Start Rows

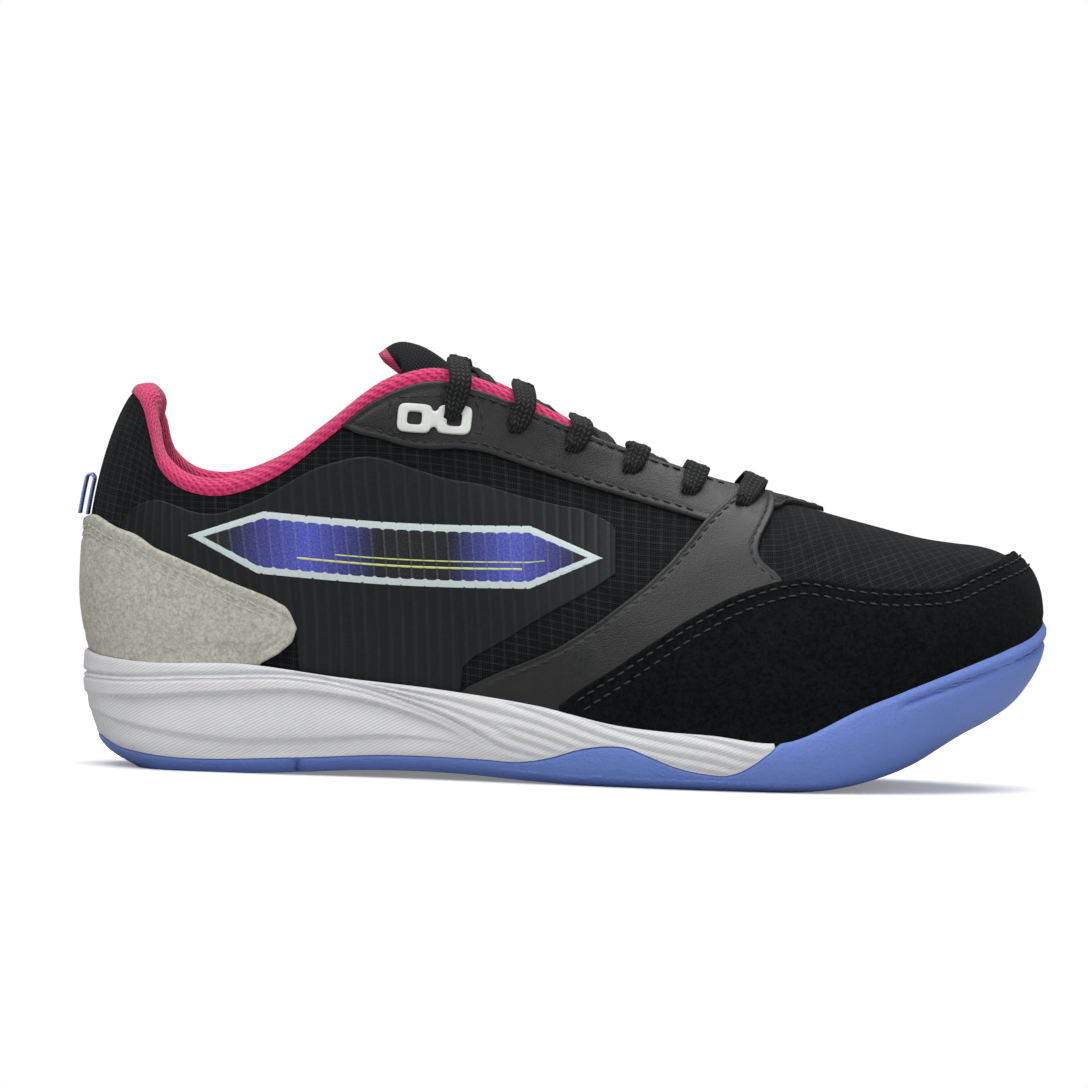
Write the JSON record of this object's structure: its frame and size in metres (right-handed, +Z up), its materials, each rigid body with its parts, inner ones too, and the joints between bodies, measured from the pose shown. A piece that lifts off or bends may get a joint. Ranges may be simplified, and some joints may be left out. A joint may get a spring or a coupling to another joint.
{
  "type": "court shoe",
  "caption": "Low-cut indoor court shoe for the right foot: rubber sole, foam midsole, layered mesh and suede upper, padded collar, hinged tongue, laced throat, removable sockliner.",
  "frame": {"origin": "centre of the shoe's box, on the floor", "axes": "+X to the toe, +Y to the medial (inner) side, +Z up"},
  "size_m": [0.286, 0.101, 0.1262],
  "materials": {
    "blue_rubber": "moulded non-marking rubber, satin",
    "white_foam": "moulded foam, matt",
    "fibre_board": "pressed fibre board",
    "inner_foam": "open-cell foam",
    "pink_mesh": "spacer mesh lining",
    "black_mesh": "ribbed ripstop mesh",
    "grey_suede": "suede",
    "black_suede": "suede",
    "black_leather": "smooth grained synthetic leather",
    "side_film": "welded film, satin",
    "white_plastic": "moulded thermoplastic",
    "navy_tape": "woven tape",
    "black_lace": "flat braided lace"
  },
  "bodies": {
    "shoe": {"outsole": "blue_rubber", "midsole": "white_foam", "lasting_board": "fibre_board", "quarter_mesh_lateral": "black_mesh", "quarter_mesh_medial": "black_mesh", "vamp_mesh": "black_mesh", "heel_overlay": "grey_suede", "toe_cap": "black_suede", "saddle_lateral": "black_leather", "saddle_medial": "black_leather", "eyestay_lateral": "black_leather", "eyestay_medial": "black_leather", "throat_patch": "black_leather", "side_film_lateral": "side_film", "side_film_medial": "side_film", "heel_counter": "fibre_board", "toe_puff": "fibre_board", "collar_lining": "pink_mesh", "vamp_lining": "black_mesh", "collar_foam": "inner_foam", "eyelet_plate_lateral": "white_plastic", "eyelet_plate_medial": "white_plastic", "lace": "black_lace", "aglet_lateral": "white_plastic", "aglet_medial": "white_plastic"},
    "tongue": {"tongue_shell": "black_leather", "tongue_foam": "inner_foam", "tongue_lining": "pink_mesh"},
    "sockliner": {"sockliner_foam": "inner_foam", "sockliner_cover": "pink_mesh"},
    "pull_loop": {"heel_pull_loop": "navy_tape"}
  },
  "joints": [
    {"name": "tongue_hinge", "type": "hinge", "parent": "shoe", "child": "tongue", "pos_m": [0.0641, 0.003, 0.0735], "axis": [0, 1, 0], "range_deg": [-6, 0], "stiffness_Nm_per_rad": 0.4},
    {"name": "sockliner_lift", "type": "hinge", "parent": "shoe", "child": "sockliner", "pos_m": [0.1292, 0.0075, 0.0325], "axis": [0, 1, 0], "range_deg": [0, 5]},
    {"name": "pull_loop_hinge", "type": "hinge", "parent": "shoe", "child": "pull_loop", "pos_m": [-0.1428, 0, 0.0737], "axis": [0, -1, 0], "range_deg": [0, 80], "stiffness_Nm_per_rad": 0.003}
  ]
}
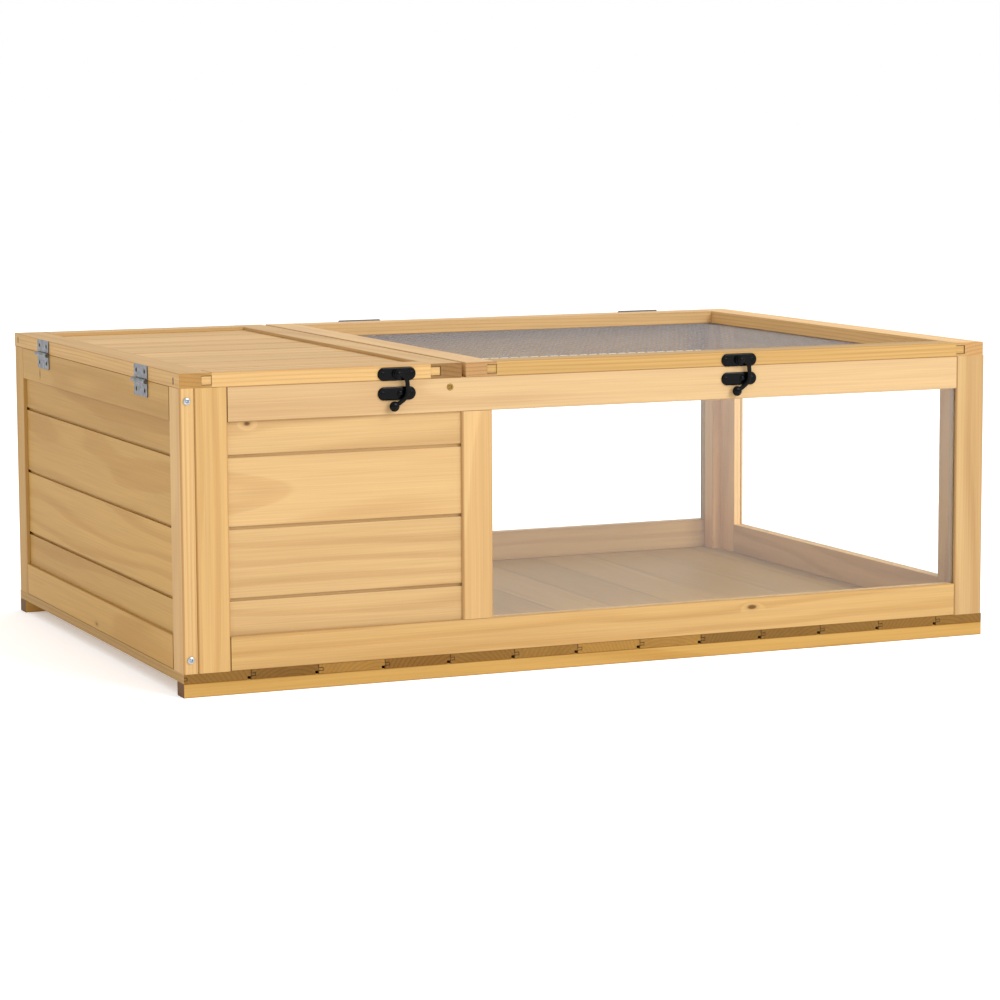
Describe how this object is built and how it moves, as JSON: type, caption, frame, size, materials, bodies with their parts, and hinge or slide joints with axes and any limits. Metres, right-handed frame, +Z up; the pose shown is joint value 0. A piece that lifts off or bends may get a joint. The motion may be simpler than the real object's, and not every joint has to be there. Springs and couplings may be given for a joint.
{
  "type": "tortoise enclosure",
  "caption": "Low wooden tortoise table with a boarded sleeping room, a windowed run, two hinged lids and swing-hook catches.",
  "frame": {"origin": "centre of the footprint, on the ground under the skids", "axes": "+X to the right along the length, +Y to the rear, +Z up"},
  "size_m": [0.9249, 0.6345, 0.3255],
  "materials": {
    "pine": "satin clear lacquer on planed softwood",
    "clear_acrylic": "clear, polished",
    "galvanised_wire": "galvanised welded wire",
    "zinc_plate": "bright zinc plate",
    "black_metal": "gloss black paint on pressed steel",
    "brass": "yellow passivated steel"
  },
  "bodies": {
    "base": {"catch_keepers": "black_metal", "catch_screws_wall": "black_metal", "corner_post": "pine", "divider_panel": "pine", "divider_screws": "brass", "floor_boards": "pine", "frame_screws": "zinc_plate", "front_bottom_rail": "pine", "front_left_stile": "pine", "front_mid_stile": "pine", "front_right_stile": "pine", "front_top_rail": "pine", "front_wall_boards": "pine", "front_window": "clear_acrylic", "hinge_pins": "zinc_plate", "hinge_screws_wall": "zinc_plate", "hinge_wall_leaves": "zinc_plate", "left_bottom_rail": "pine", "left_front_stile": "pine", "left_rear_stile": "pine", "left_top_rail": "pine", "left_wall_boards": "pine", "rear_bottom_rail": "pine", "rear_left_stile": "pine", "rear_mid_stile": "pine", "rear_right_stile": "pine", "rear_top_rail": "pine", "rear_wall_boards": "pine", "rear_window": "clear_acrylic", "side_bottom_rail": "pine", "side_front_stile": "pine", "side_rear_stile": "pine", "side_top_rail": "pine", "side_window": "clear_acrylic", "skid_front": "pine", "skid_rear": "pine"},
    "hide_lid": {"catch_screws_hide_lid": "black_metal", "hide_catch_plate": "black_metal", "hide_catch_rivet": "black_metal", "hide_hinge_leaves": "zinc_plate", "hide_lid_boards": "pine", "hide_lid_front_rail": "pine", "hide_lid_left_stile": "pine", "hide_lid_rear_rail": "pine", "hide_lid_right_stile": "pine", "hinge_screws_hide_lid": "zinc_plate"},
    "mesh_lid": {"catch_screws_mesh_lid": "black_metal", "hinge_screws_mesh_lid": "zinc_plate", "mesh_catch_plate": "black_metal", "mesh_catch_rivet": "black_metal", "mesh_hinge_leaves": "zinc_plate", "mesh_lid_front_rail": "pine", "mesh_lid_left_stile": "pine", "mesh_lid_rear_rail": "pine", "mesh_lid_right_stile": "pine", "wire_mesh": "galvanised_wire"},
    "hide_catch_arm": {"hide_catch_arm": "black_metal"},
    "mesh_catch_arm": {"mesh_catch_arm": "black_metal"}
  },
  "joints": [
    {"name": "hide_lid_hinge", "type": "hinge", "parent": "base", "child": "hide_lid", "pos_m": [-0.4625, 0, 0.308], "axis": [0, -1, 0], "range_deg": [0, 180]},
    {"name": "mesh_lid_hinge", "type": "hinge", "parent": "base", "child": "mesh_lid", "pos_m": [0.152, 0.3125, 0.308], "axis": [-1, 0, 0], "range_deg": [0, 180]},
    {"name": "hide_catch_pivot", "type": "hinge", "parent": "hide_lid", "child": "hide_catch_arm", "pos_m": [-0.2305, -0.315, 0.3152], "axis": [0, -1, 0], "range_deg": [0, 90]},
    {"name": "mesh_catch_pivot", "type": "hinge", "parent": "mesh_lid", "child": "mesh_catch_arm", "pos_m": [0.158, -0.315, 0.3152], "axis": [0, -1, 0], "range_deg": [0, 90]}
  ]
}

End Rows

• Directions for this task:
Your task is to quote all of the data word for word.

• Result:
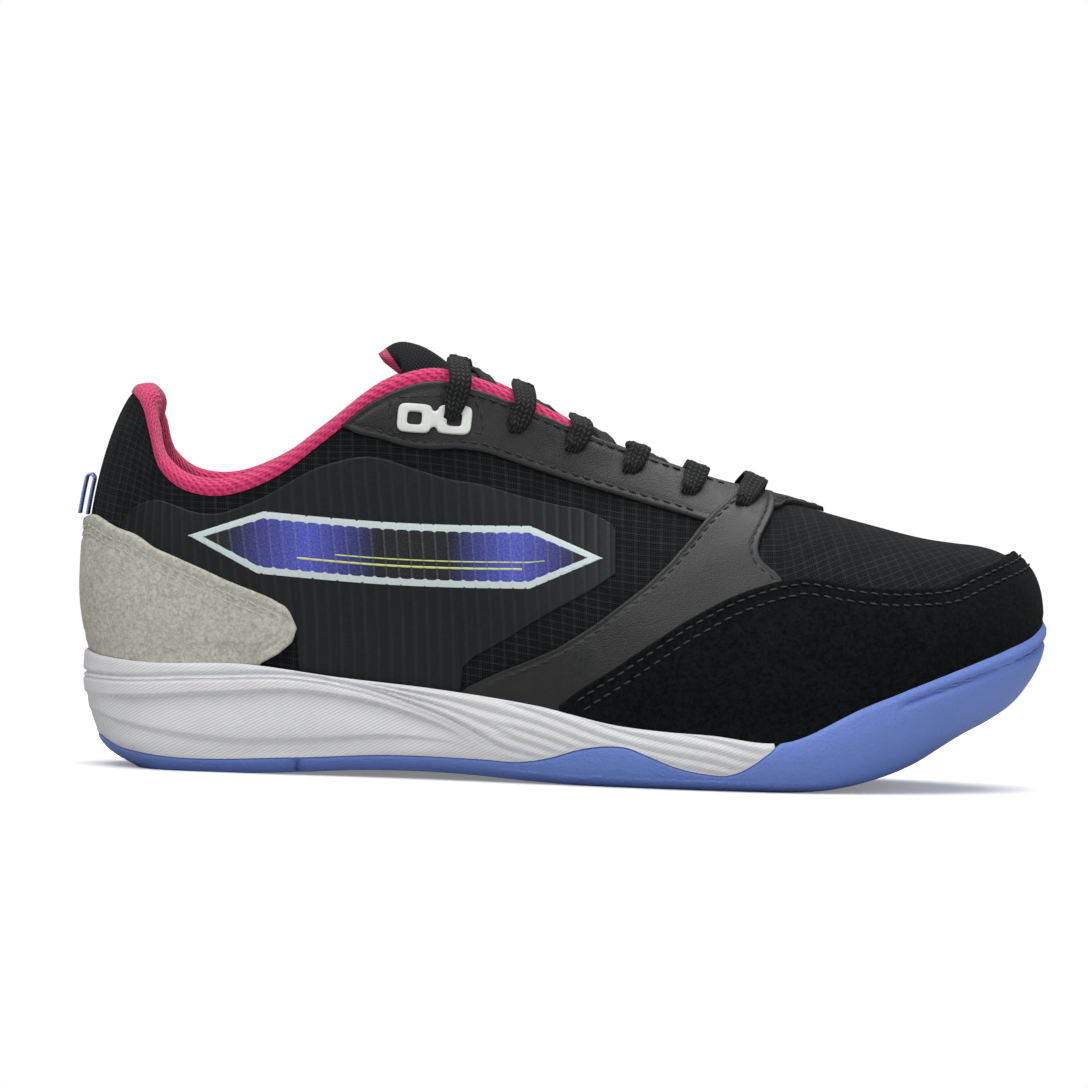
Write the JSON record of this object's structure: its frame and size in metres (right-handed, +Z up), its materials, each rigid body with its parts, inner ones too, and the joints between bodies, measured from the pose shown. A piece that lifts off or bends may get a joint. Ranges may be simplified, and some joints may be left out. A joint may get a spring or a coupling to another joint.
{
  "type": "court shoe",
  "caption": "Low-cut indoor court shoe for the right foot: rubber sole, foam midsole, layered mesh and suede upper, padded collar, hinged tongue, laced throat, removable sockliner.",
  "frame": {"origin": "centre of the shoe's box, on the floor", "axes": "+X to the toe, +Y to the medial (inner) side, +Z up"},
  "size_m": [0.286, 0.101, 0.1262],
  "materials": {
    "blue_rubber": "moulded non-marking rubber, satin",
    "white_foam": "moulded foam, matt",
    "fibre_board": "pressed fibre board",
    "inner_foam": "open-cell foam",
    "pink_mesh": "spacer mesh lining",
    "black_mesh": "ribbed ripstop mesh",
    "grey_suede": "suede",
    "black_suede": "suede",
    "black_leather": "smooth grained synthetic leather",
    "side_film": "welded film, satin",
    "white_plastic": "moulded thermoplastic",
    "navy_tape": "woven tape",
    "black_lace": "flat braided lace"
  },
  "bodies": {
    "shoe": {"outsole": "blue_rubber", "midsole": "white_foam", "lasting_board": "fibre_board", "quarter_mesh_lateral": "black_mesh", "quarter_mesh_medial": "black_mesh", "vamp_mesh": "black_mesh", "heel_overlay": "grey_suede", "toe_cap": "black_suede", "saddle_lateral": "black_leather", "saddle_medial": "black_leather", "eyestay_lateral": "black_leather", "eyestay_medial": "black_leather", "throat_patch": "black_leather", "side_film_lateral": "side_film", "side_film_medial": "side_film", "heel_counter": "fibre_board", "toe_puff": "fibre_board", "collar_lining": "pink_mesh", "vamp_lining": "black_mesh", "collar_foam": "inner_foam", "eyelet_plate_lateral": "white_plastic", "eyelet_plate_medial": "white_plastic", "lace": "black_lace", "aglet_lateral": "white_plastic", "aglet_medial": "white_plastic"},
    "tongue": {"tongue_shell": "black_leather", "tongue_foam": "inner_foam", "tongue_lining": "pink_mesh"},
    "sockliner": {"sockliner_foam": "inner_foam", "sockliner_cover": "pink_mesh"},
    "pull_loop": {"heel_pull_loop": "navy_tape"}
  },
  "joints": [
    {"name": "tongue_hinge", "type": "hinge", "parent": "shoe", "child": "tongue", "pos_m": [0.0641, 0.003, 0.0735], "axis": [0, 1, 0], "range_deg": [-6, 0], "stiffness_Nm_per_rad": 0.4},
    {"name": "sockliner_lift", "type": "hinge", "parent": "shoe", "child": "sockliner", "pos_m": [0.1292, 0.0075, 0.0325], "axis": [0, 1, 0], "range_deg": [0, 5]},
    {"name": "pull_loop_hinge", "type": "hinge", "parent": "shoe", "child": "pull_loop", "pos_m": [-0.1428, 0, 0.0737], "axis": [0, -1, 0], "range_deg": [0, 80], "stiffness_Nm_per_rad": 0.003}
  ]
}
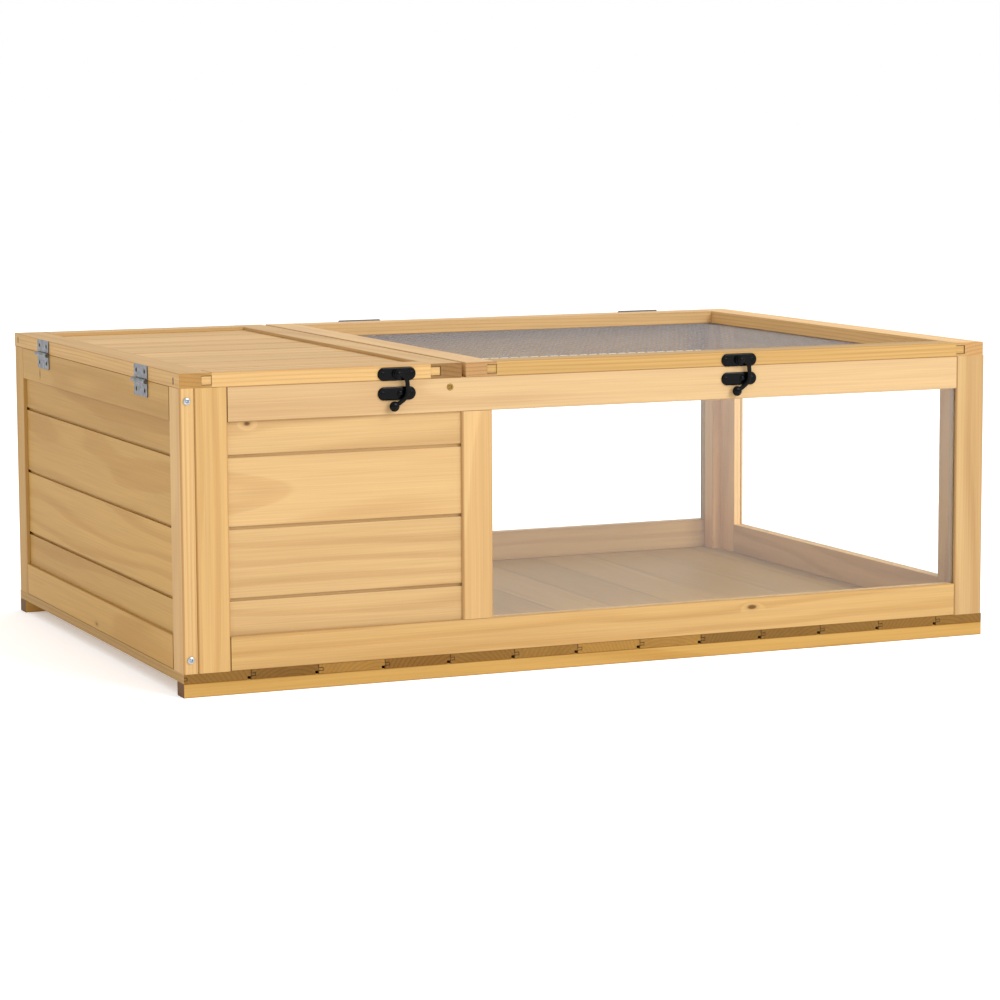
Describe how this object is built and how it moves, as JSON: type, caption, frame, size, materials, bodies with their parts, and hinge or slide joints with axes and any limits. Metres, right-handed frame, +Z up; the pose shown is joint value 0. A piece that lifts off or bends may get a joint. The motion may be simpler than the real object's, and not every joint has to be there. Springs and couplings may be given for a joint.
{
  "type": "tortoise enclosure",
  "caption": "Low wooden tortoise table with a boarded sleeping room, a windowed run, two hinged lids and swing-hook catches.",
  "frame": {"origin": "centre of the footprint, on the ground under the skids", "axes": "+X to the right along the length, +Y to the rear, +Z up"},
  "size_m": [0.9249, 0.6345, 0.3255],
  "materials": {
    "pine": "satin clear lacquer on planed softwood",
    "clear_acrylic": "clear, polished",
    "galvanised_wire": "galvanised welded wire",
    "zinc_plate": "bright zinc plate",
    "black_metal": "gloss black paint on pressed steel",
    "brass": "yellow passivated steel"
  },
  "bodies": {
    "base": {"catch_keepers": "black_metal", "catch_screws_wall": "black_metal", "corner_post": "pine", "divider_panel": "pine", "divider_screws": "brass", "floor_boards": "pine", "frame_screws": "zinc_plate", "front_bottom_rail": "pine", "front_left_stile": "pine", "front_mid_stile": "pine", "front_right_stile": "pine", "front_top_rail": "pine", "front_wall_boards": "pine", "front_window": "clear_acrylic", "hinge_pins": "zinc_plate", "hinge_screws_wall": "zinc_plate", "hinge_wall_leaves": "zinc_plate", "left_bottom_rail": "pine", "left_front_stile": "pine", "left_rear_stile": "pine", "left_top_rail": "pine", "left_wall_boards": "pine", "rear_bottom_rail": "pine", "rear_left_stile": "pine", "rear_mid_stile": "pine", "rear_right_stile": "pine", "rear_top_rail": "pine", "rear_wall_boards": "pine", "rear_window": "clear_acrylic", "side_bottom_rail": "pine", "side_front_stile": "pine", "side_rear_stile": "pine", "side_top_rail": "pine", "side_window": "clear_acrylic", "skid_front": "pine", "skid_rear": "pine"},
    "hide_lid": {"catch_screws_hide_lid": "black_metal", "hide_catch_plate": "black_metal", "hide_catch_rivet": "black_metal", "hide_hinge_leaves": "zinc_plate", "hide_lid_boards": "pine", "hide_lid_front_rail": "pine", "hide_lid_left_stile": "pine", "hide_lid_rear_rail": "pine", "hide_lid_right_stile": "pine", "hinge_screws_hide_lid": "zinc_plate"},
    "mesh_lid": {"catch_screws_mesh_lid": "black_metal", "hinge_screws_mesh_lid": "zinc_plate", "mesh_catch_plate": "black_metal", "mesh_catch_rivet": "black_metal", "mesh_hinge_leaves": "zinc_plate", "mesh_lid_front_rail": "pine", "mesh_lid_left_stile": "pine", "mesh_lid_rear_rail": "pine", "mesh_lid_right_stile": "pine", "wire_mesh": "galvanised_wire"},
    "hide_catch_arm": {"hide_catch_arm": "black_metal"},
    "mesh_catch_arm": {"mesh_catch_arm": "black_metal"}
  },
  "joints": [
    {"name": "hide_lid_hinge", "type": "hinge", "parent": "base", "child": "hide_lid", "pos_m": [-0.4625, 0, 0.308], "axis": [0, -1, 0], "range_deg": [0, 180]},
    {"name": "mesh_lid_hinge", "type": "hinge", "parent": "base", "child": "mesh_lid", "pos_m": [0.152, 0.3125, 0.308], "axis": [-1, 0, 0], "range_deg": [0, 180]},
    {"name": "hide_catch_pivot", "type": "hinge", "parent": "hide_lid", "child": "hide_catch_arm", "pos_m": [-0.2305, -0.315, 0.3152], "axis": [0, -1, 0], "range_deg": [0, 90]},
    {"name": "mesh_catch_pivot", "type": "hinge", "parent": "mesh_lid", "child": "mesh_catch_arm", "pos_m": [0.158, -0.315, 0.3152], "axis": [0, -1, 0], "range_deg": [0, 90]}
  ]
}